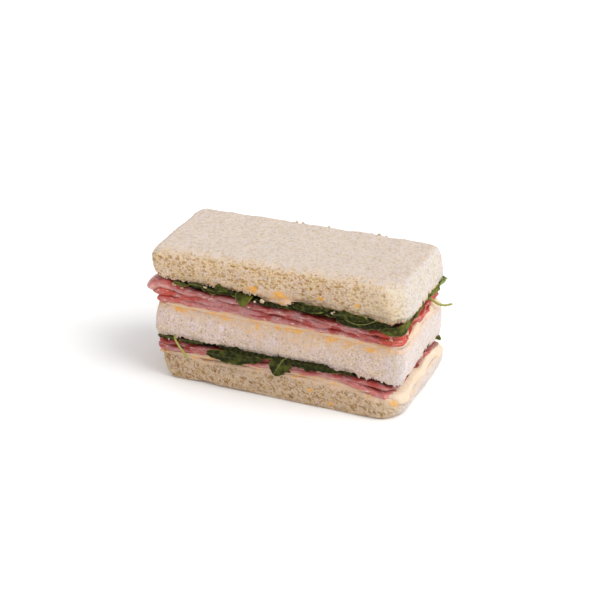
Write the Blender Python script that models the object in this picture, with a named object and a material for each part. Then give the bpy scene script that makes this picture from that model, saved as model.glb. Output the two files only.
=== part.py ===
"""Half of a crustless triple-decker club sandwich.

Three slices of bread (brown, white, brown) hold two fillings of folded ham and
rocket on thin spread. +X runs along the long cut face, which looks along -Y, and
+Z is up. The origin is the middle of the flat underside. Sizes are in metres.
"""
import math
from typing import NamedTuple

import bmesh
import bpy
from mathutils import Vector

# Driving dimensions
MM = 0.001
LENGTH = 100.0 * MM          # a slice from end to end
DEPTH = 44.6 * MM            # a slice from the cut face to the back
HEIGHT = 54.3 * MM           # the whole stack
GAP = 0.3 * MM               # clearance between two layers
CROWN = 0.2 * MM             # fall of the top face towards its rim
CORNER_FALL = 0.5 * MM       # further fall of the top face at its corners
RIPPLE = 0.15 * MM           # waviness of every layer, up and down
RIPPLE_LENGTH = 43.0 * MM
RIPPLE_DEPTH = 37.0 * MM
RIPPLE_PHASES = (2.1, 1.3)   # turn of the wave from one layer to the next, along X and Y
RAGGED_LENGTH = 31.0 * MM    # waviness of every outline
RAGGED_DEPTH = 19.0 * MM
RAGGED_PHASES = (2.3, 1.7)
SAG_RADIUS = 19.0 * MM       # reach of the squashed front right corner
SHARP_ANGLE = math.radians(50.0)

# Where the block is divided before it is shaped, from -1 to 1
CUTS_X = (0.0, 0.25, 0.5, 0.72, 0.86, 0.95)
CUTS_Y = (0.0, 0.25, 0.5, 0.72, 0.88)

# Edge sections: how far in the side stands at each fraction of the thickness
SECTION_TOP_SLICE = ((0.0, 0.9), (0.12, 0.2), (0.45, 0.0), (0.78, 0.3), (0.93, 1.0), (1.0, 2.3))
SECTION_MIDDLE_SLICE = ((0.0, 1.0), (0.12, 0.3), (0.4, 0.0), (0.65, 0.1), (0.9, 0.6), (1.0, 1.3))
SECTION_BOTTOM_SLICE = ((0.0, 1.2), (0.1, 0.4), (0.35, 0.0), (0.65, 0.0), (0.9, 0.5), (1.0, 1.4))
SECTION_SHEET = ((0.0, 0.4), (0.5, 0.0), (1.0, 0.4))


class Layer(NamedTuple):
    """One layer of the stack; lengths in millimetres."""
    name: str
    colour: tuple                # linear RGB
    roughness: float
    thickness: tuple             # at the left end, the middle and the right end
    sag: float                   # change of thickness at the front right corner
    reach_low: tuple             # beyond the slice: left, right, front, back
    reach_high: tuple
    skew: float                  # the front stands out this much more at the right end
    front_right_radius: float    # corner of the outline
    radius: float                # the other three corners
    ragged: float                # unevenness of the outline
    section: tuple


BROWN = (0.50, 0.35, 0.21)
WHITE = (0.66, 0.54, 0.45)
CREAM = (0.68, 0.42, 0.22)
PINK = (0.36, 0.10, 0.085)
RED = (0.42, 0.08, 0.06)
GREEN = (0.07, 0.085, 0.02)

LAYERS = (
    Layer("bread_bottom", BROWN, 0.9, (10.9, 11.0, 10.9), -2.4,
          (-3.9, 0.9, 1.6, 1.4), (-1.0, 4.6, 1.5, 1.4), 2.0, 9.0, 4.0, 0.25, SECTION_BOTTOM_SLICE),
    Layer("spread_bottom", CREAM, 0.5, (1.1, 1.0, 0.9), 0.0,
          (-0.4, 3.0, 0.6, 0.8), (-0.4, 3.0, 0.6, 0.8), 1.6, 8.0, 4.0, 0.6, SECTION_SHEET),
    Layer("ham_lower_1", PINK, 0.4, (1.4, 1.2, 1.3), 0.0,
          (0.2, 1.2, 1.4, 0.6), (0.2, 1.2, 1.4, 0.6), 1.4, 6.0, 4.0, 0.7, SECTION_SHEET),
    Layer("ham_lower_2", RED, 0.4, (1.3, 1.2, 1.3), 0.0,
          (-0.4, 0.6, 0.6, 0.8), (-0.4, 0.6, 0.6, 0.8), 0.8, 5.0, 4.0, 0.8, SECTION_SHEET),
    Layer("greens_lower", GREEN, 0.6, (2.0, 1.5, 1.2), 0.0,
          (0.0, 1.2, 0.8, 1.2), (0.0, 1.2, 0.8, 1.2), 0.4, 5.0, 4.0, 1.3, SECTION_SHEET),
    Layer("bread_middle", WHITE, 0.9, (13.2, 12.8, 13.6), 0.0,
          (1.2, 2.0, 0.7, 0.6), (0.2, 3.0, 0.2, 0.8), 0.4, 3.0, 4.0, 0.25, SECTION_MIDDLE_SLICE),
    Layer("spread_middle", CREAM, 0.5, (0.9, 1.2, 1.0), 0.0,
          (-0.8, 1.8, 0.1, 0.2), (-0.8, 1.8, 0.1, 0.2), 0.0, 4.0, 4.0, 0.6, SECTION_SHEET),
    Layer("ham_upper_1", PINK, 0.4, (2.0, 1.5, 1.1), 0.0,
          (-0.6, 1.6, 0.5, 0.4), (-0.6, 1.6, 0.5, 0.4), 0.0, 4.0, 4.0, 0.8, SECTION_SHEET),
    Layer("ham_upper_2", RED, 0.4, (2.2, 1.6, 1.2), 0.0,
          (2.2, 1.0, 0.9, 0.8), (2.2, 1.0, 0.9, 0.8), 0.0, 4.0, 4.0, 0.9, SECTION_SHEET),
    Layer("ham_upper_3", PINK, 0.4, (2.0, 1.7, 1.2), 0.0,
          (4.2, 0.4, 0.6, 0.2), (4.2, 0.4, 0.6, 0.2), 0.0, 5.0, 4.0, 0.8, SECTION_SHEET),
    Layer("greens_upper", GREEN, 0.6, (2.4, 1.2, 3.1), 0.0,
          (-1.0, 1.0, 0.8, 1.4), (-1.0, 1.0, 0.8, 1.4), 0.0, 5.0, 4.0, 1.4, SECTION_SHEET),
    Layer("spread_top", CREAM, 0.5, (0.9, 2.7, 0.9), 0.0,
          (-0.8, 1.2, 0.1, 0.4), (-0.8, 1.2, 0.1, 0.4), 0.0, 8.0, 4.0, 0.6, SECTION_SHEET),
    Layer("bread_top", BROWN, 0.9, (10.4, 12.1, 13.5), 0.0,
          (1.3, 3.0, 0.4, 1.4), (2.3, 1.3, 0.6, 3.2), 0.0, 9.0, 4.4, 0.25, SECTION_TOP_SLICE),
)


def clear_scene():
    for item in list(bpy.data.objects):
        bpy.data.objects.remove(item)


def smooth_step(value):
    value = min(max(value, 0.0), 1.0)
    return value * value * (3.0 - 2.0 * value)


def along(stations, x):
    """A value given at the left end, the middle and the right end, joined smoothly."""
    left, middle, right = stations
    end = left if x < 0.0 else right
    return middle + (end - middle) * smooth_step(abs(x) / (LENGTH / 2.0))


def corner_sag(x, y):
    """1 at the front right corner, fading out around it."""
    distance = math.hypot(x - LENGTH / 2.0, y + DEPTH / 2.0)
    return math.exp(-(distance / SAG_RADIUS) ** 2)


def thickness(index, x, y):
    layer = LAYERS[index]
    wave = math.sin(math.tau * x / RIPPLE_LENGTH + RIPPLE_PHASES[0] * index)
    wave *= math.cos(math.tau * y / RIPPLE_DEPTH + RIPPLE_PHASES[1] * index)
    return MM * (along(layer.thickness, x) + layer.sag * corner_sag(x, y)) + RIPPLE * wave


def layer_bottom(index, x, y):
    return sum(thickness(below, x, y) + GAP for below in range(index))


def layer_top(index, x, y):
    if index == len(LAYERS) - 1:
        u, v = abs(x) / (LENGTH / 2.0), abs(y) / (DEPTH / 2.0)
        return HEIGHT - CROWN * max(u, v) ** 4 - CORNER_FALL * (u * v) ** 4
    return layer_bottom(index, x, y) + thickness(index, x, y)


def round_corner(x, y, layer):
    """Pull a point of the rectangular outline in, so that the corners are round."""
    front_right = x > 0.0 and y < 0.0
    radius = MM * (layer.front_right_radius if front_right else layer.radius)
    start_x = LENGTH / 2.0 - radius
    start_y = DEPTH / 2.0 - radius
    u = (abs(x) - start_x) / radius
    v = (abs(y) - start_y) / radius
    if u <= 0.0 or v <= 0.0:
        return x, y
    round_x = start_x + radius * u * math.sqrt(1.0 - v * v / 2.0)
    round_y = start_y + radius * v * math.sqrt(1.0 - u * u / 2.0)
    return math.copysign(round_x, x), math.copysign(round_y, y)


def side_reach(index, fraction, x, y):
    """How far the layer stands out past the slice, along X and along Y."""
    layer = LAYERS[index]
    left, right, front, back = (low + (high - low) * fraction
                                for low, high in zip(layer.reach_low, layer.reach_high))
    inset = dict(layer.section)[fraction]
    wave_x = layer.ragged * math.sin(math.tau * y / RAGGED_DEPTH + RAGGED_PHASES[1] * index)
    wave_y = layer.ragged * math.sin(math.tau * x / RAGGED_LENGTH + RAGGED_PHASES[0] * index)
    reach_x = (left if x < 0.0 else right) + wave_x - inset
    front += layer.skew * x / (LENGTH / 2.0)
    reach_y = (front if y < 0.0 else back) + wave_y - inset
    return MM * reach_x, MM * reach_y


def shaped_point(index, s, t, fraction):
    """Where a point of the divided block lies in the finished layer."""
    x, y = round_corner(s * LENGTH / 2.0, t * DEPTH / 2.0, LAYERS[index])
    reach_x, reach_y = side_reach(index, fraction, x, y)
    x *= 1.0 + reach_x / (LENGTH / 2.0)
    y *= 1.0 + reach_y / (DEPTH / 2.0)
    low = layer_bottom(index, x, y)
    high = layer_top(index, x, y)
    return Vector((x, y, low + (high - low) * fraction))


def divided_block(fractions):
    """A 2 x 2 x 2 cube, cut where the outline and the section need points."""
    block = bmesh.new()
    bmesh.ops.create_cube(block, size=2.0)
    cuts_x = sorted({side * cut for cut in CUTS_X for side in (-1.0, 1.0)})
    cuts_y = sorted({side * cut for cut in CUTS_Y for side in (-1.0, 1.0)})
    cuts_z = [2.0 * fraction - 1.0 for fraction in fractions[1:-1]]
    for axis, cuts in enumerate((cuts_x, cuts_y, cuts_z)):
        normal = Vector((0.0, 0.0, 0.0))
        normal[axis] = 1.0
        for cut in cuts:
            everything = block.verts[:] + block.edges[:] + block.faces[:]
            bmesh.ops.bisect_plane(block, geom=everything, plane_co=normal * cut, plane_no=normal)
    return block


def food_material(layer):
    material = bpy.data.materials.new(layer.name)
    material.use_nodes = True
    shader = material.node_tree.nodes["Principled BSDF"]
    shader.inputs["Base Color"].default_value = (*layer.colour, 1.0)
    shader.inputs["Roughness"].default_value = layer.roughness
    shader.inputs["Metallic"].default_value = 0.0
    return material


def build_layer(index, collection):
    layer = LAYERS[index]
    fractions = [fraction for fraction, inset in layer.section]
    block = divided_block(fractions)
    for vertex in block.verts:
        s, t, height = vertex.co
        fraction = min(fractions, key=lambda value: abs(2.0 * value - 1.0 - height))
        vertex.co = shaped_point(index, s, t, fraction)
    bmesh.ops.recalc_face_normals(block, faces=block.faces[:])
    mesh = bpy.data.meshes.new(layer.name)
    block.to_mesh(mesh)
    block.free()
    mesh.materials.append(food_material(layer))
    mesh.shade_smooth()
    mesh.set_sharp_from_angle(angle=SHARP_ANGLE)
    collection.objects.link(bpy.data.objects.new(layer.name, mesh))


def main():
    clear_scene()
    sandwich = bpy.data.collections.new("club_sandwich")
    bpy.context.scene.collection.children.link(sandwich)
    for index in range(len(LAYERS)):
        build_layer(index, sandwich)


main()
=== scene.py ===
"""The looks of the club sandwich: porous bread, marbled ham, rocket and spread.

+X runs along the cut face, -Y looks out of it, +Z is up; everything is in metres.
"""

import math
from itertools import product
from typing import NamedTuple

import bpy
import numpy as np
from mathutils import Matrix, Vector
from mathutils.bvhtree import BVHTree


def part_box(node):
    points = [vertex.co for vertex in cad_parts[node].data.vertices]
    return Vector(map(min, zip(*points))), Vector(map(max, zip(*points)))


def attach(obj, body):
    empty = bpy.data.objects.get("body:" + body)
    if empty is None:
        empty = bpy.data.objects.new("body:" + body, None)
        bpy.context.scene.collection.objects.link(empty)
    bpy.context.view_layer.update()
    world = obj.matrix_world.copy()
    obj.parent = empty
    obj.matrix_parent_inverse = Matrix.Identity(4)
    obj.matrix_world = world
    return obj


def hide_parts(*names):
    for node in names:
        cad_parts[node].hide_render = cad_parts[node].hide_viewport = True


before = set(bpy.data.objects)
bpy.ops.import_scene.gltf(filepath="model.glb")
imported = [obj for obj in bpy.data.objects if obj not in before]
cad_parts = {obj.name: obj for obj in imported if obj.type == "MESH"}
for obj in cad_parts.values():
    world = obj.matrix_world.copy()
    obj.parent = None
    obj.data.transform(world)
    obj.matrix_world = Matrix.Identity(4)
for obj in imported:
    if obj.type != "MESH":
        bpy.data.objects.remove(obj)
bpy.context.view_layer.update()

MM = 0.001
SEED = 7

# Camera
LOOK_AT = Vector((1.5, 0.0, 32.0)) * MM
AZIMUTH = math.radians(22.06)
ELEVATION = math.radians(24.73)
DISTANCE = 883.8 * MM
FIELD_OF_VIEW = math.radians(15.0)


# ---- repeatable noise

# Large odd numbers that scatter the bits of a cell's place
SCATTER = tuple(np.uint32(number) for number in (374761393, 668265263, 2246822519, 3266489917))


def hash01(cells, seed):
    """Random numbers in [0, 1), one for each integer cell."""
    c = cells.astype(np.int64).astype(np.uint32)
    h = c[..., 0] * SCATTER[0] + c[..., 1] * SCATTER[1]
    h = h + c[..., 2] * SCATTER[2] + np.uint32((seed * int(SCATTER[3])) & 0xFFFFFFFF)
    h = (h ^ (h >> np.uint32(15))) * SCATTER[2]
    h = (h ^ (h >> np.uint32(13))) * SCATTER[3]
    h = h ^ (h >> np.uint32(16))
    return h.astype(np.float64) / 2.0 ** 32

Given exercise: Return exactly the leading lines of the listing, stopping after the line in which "triple-decker club sandwich." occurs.

Solved exercise:
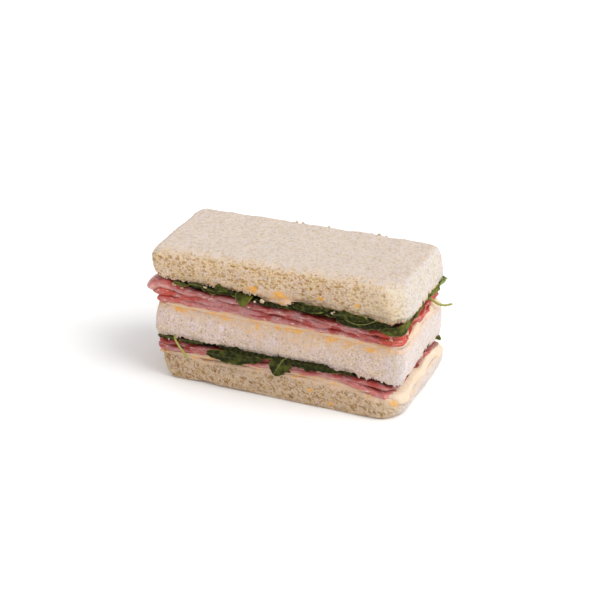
Write the Blender Python script that models the object in this picture, with a named object and a material for each part. Then give the bpy scene script that makes this picture from that model, saved as model.glb. Output the two files only.
=== part.py ===
"""Half of a crustless triple-decker club sandwich.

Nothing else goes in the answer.